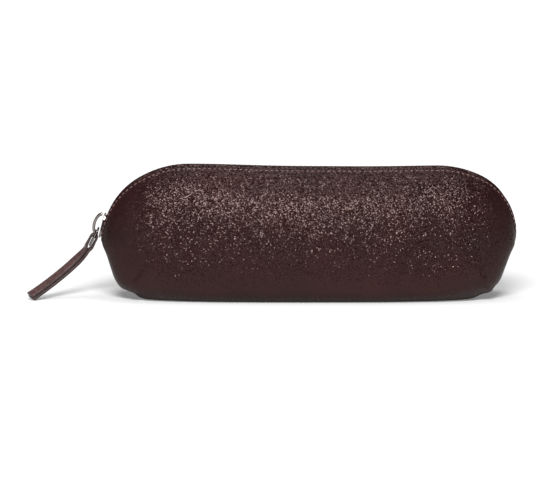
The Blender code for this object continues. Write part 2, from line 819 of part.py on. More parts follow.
def build():
    """Make every piece on the empties of its body."""
    for old in list(bpy.data.objects):
        bpy.data.objects.remove(old)
    leather = material("oxblood_leather", (0.036, 0.017, 0.018), 0.42)
    lining = material("dark_lining_cloth", (0.030, 0.022, 0.022), 0.85)
    tape = material("dark_zip_tape", (0.022, 0.013, 0.014), 0.80)
    coil = material("dark_zip_coil", (0.030, 0.016, 0.017), 0.45)
    nickel = material("nickel_plate", (0.62, 0.60, 0.58), 0.22, 1.0)

    hinge = (0, 0, RIM_HEIGHT)
    front = pivot("front_mouth_axis", hinge)
    back = pivot("back_mouth_axis", hinge)
    slider = pivot("slider_axis", SLIDER_CENTRE, back)
    link = pivot("link_axis", bar_place(), slider)
    strap = pivot("strap_axis", strap_pivot_place(), link)

    top = RIM_HEIGHT - GAP / 2
    piece("lining_lower", lower_lining(top), lining)
    for side, name, body in ((-1, "front", front), (1, "back", back)):
        piece(f"{name}_leather_lower", lower_panel(side, top), leather)
        piece(f"{name}_leather_fold", fold(side), leather)
        piece(f"{name}_leather_upper", upper_panel(side), leather, body)
        piece(f"{name}_lining_upper", upper_lining(side), lining, body)
        piece(f"{name}_zip_tape", zip_tape(side), tape, body)
        piece(f"{name}_zip_coil", zip_coil(side), coil, body, 30)
        piece(f"{name}_top_stop", top_stop(side), nickel, body, 30)
    piece("bottom_stop", bottom_stop(), nickel, back, 30)
    piece("slider_body", slider_body(), nickel, slider, 30)
    piece("slider_crown", slider_crown(), nickel, slider)
    piece("pull_link", pull_link(), nickel, link)
    piece("pull_strap", pull_strap(), leather, strap)


build()
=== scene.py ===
"""Looks of a zipped leather pencil case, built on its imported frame.

Lengths are metres, +X to the right, -Y to the front, +Z up, with the origin at
the centre of the flat base.
"""
from __future__ import annotations

import json
import logging
import math
from dataclasses import dataclass, field
from enum import Enum
from typing import Any, Callable, Iterable

import bmesh
import bpy
import numpy as np
from mathutils import Matrix, Vector

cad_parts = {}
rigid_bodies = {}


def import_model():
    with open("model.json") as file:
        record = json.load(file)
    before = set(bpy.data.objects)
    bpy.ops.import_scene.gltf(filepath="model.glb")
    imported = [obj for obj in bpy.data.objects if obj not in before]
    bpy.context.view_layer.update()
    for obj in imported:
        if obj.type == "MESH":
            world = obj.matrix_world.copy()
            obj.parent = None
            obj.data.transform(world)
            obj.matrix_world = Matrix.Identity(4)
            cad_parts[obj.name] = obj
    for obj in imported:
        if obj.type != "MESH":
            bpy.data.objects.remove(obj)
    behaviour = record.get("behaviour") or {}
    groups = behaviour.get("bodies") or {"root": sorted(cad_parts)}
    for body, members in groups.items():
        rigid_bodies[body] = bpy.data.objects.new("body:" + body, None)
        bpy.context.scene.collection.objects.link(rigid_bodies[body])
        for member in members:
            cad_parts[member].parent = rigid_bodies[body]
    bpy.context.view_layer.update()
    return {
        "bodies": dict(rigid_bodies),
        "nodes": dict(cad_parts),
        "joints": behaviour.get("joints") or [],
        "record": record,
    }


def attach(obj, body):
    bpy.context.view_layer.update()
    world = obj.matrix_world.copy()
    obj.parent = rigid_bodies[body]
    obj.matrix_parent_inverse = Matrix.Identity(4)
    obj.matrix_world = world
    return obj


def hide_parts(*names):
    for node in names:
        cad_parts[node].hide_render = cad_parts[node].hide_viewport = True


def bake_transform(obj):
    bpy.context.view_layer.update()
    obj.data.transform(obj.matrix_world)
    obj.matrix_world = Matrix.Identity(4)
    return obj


LOG = logging.getLogger("pencil_case")
MM = 0.001
# How near two points of a panel are when they are one, and of a small metal part.
PANEL_MERGE, METAL_MERGE = 2e-6, 1e-8


class Side(Enum):
    """The two halves of the case that meet at the zip."""

    FRONT = -1
    BACK = 1

    @property
    def label(self) -> str:
        """The half's name, as its pieces carry it."""
        return self.name.lower()

    @property
    def body(self) -> str:
        """The moving body that the half's upper part belongs to."""
        return f"{self.label}_side"


# Sums and lines


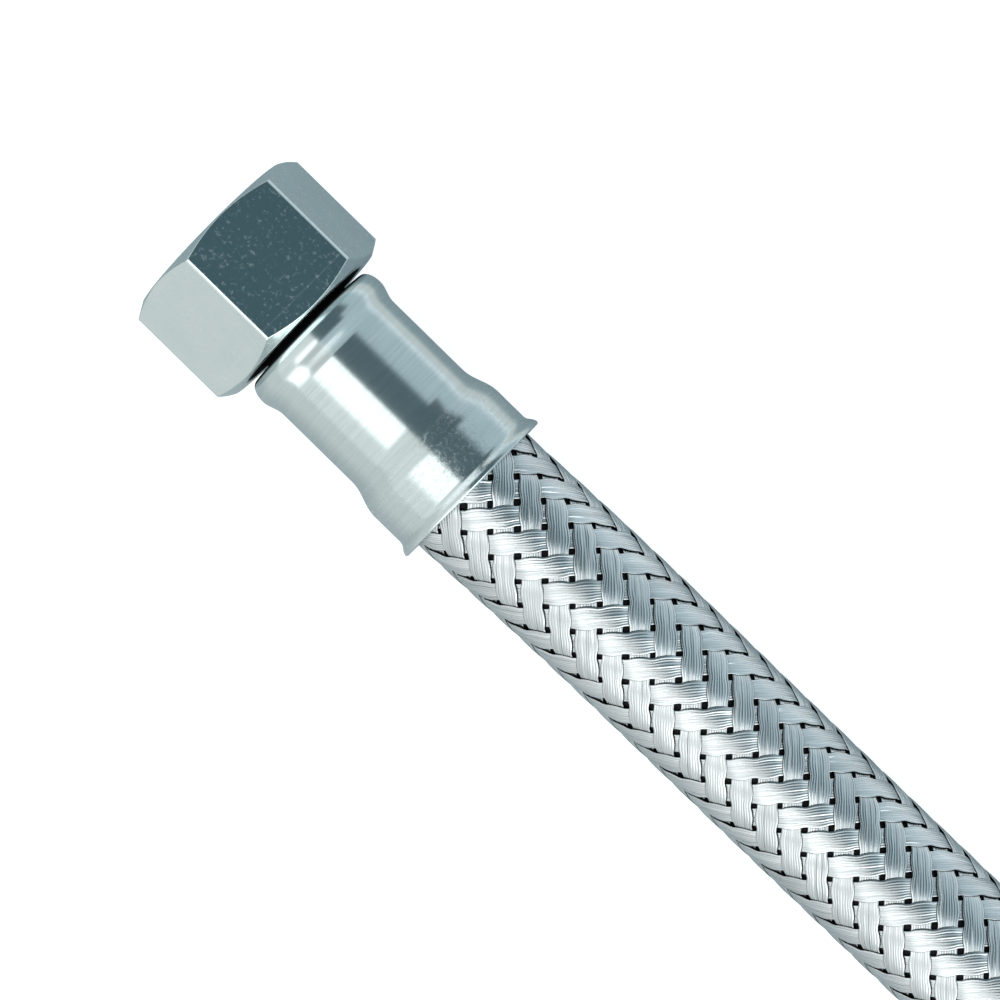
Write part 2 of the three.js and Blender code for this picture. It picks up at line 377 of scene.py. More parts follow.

■ ■ ■ ■

Quote only the lines running from the line that holds "top = RIM_HEIGHT - GAP / 2" to the line that holds "imported = [obj", both ends included.

    top = RIM_HEIGHT - GAP / 2
    piece("lining_lower", lower_lining(top), lining)
    for side, name, body in ((-1, "front", front), (1, "back", back)):
        piece(f"{name}_leather_lower", lower_panel(side, top), leather)
        piece(f"{name}_leather_fold", fold(side), leather)
        piece(f"{name}_leather_upper", upper_panel(side), leather, body)
        piece(f"{name}_lining_upper", upper_lining(side), lining, body)
        piece(f"{name}_zip_tape", zip_tape(side), tape, body)
        piece(f"{name}_zip_coil", zip_coil(side), coil, body, 30)
        piece(f"{name}_top_stop", top_stop(side), nickel, body, 30)
    piece("bottom_stop", bottom_stop(), nickel, back, 30)
    piece("slider_body", slider_body(), nickel, slider, 30)
    piece("slider_crown", slider_crown(), nickel, slider)
    piece("pull_link", pull_link(), nickel, link)
    piece("pull_strap", pull_strap(), leather, strap)


build()
=== scene.py ===
"""Looks of a zipped leather pencil case, built on its imported frame.

Lengths are metres, +X to the right, -Y to the front, +Z up, with the origin at
the centre of the flat base.
"""
from __future__ import annotations

import json
import logging
import math
from dataclasses import dataclass, field
from enum import Enum
from typing import Any, Callable, Iterable

import bmesh
import bpy
import numpy as np
from mathutils import Matrix, Vector

cad_parts = {}
rigid_bodies = {}


def import_model():
    with open("model.json") as file:
        record = json.load(file)
    before = set(bpy.data.objects)
    bpy.ops.import_scene.gltf(filepath="model.glb")
    imported = [obj for obj in bpy.data.objects if obj not in before]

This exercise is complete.